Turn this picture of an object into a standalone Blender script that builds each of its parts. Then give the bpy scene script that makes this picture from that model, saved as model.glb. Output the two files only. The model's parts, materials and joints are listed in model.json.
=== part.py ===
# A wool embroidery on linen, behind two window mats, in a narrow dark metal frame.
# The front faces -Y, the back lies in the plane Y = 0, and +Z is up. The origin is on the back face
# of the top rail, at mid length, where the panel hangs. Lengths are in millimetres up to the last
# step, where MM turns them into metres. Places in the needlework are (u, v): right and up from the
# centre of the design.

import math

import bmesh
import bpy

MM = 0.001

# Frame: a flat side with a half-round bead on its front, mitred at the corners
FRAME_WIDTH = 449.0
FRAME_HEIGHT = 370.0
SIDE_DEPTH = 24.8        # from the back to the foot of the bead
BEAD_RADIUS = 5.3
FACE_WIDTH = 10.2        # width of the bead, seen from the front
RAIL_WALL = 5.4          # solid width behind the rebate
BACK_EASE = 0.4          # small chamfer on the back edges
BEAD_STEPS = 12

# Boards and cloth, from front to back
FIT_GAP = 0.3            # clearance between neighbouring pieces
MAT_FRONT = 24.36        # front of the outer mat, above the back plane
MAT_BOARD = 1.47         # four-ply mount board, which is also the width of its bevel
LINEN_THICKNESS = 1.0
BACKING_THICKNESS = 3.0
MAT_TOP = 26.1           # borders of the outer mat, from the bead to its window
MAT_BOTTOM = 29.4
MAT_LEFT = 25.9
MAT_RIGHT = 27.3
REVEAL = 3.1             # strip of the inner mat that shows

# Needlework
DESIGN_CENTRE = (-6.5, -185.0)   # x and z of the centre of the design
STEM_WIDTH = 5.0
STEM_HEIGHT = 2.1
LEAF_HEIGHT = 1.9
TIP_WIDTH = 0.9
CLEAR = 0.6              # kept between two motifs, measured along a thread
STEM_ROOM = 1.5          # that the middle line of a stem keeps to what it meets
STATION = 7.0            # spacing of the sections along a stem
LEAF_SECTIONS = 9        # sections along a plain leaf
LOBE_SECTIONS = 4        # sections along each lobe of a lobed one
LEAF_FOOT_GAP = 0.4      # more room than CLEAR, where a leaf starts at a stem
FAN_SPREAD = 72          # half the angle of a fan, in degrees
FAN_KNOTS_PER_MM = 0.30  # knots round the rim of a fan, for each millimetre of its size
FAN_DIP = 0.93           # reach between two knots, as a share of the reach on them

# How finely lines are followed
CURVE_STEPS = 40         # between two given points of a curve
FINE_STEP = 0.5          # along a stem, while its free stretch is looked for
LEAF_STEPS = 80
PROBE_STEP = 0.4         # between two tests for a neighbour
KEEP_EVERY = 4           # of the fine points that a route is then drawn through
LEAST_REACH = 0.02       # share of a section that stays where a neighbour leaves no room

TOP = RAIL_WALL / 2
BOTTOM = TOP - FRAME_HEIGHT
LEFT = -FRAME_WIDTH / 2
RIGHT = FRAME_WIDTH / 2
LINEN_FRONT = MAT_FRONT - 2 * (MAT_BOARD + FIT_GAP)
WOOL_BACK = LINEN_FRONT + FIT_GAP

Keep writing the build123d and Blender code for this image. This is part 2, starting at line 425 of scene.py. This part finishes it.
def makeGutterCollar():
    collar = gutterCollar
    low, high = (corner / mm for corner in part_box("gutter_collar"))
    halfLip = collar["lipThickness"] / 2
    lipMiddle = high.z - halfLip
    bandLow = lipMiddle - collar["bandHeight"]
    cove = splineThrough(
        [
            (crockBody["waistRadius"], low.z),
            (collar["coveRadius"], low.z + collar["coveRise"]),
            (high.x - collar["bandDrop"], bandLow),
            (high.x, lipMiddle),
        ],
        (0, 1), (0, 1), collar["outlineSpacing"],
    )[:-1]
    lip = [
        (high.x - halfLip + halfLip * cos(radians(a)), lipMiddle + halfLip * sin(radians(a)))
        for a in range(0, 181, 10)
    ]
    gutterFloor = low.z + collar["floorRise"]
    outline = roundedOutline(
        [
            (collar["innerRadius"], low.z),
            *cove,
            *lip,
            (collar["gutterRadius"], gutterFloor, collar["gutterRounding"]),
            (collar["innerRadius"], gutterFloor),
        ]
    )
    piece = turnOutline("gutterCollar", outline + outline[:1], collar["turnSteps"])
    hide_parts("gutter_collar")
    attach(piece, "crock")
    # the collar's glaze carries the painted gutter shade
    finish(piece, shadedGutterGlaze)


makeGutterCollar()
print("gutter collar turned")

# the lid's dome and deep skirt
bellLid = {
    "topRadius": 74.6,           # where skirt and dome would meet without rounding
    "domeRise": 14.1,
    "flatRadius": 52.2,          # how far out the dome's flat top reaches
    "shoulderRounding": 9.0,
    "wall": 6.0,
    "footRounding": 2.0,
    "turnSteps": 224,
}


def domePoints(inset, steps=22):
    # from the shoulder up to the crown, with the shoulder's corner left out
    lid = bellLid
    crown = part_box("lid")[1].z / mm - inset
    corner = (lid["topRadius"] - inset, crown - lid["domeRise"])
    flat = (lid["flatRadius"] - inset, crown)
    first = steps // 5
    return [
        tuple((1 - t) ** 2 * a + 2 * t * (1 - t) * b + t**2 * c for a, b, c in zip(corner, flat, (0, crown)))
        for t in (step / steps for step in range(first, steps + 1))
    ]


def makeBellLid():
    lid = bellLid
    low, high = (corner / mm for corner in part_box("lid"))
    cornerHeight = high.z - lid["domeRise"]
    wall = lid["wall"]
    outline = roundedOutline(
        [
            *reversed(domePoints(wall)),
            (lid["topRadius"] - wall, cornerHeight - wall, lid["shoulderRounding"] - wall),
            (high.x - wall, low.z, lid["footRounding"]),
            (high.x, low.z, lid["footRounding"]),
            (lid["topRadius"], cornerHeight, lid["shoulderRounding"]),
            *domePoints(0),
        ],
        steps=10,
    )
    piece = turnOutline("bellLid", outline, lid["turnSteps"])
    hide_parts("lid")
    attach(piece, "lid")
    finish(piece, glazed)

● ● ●

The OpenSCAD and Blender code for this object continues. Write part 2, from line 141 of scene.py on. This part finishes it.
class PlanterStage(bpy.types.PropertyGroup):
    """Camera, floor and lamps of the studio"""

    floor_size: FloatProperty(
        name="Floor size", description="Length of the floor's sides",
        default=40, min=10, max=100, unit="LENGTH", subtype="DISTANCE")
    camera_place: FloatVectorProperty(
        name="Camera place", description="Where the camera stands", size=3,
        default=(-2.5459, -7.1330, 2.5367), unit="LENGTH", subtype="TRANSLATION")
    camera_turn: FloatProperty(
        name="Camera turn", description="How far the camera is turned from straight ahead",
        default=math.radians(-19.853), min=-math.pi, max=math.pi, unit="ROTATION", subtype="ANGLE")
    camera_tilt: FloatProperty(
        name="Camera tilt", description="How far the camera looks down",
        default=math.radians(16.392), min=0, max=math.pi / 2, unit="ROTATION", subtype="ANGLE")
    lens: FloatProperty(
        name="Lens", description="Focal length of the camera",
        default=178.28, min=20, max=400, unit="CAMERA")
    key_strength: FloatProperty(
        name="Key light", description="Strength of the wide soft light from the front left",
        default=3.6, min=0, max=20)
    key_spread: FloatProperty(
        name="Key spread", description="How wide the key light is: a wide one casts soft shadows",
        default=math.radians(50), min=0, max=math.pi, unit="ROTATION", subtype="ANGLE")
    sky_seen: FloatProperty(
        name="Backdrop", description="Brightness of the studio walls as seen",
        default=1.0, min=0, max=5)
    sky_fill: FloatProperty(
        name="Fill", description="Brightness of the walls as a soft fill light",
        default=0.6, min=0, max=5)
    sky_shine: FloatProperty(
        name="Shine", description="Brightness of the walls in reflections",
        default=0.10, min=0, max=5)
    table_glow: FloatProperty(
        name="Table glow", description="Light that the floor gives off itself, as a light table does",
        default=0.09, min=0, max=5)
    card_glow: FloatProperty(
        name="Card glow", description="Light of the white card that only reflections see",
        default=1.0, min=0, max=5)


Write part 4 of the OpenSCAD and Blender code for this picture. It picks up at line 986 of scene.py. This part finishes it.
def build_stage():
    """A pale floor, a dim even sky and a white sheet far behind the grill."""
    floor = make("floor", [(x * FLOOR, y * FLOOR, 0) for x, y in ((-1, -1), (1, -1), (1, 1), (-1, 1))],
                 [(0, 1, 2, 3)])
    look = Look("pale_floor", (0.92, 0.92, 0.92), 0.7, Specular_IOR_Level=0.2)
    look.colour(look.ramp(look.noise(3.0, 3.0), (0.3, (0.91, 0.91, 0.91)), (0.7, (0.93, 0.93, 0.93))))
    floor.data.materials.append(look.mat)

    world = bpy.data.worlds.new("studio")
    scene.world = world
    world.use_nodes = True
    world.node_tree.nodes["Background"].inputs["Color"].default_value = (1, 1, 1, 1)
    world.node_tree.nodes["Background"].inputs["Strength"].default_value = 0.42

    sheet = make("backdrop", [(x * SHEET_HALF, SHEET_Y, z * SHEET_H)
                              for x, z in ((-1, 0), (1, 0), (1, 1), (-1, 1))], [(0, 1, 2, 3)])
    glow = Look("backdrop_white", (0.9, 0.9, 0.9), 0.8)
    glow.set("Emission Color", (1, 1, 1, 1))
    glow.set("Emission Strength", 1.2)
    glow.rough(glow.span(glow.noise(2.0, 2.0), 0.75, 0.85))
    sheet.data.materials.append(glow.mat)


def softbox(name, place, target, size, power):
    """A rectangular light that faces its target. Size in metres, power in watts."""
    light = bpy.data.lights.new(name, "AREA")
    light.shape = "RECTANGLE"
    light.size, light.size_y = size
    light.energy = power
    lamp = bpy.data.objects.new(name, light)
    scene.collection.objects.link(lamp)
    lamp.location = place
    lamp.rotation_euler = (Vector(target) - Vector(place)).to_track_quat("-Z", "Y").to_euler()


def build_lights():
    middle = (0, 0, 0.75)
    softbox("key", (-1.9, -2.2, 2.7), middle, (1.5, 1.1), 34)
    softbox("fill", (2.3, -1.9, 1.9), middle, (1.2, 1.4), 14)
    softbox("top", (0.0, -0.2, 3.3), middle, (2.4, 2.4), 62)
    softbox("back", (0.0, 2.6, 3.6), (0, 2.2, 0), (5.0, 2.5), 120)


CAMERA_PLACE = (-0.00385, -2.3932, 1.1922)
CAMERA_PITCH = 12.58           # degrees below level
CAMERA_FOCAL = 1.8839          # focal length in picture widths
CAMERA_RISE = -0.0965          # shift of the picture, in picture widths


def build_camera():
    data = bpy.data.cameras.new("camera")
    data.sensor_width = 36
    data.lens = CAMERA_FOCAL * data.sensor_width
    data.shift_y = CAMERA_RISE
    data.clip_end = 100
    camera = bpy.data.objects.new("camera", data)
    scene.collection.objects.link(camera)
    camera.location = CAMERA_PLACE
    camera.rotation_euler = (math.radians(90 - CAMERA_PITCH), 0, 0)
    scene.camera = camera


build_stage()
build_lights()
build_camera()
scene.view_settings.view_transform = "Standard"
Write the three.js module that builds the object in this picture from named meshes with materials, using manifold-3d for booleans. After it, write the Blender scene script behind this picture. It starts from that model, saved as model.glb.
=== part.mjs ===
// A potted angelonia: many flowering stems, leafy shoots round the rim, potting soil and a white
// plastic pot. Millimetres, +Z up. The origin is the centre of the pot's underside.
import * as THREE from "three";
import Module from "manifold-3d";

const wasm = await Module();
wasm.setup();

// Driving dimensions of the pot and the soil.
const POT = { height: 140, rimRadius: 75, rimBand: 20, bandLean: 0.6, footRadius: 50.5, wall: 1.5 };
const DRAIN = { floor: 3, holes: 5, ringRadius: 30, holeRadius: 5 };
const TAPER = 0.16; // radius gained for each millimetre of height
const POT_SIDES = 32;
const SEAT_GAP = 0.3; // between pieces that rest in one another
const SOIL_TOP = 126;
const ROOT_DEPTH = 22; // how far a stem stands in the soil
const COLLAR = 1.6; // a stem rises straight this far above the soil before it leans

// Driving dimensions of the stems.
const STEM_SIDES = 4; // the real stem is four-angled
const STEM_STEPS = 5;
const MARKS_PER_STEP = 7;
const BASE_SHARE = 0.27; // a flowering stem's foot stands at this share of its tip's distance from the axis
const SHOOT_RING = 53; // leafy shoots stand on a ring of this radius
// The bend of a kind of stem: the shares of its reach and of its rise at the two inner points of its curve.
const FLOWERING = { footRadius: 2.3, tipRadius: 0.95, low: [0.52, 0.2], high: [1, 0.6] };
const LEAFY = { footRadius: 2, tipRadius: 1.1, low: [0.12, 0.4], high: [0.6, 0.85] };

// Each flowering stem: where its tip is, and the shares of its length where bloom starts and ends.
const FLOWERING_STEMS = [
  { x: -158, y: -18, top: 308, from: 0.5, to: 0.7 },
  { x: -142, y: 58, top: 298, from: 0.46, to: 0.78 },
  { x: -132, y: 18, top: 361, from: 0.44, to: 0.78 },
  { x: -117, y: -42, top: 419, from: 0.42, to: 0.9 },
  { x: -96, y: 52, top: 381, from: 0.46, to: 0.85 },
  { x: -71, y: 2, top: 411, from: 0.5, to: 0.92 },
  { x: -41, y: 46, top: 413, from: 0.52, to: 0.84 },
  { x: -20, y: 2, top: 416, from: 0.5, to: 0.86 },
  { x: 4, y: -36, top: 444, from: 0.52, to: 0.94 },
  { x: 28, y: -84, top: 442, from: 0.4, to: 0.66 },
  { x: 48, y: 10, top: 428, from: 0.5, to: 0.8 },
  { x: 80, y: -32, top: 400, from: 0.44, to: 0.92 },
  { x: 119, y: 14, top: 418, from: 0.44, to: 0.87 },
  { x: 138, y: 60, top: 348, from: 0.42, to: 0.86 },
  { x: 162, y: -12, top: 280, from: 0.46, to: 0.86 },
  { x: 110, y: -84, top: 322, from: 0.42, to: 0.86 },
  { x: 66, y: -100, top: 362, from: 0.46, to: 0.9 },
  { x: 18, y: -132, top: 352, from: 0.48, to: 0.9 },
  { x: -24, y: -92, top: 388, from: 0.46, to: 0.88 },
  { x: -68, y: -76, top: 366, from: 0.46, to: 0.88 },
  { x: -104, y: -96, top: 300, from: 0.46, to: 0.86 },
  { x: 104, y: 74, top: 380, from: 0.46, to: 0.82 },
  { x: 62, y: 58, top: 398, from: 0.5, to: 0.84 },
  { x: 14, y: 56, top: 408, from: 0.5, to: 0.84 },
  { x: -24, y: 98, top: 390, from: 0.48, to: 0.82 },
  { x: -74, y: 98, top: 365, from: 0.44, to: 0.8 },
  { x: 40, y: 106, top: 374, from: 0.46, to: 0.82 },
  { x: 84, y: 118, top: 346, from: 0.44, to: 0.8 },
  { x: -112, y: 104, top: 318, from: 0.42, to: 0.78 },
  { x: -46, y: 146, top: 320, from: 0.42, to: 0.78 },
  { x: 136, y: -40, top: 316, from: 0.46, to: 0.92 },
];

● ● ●

● **WORK TO DO**: Going down the listing above, begin printing at the line with "The OpenSCAD and Blender code for this object" and finish with the line with "floor and lamps", exactly as they appear.

● **RESPONSE**:
The OpenSCAD and Blender code for this object continues. Write part 2, from line 141 of scene.py on. This part finishes it.
class PlanterStage(bpy.types.PropertyGroup):
    """Camera, floor and lamps of the studio"""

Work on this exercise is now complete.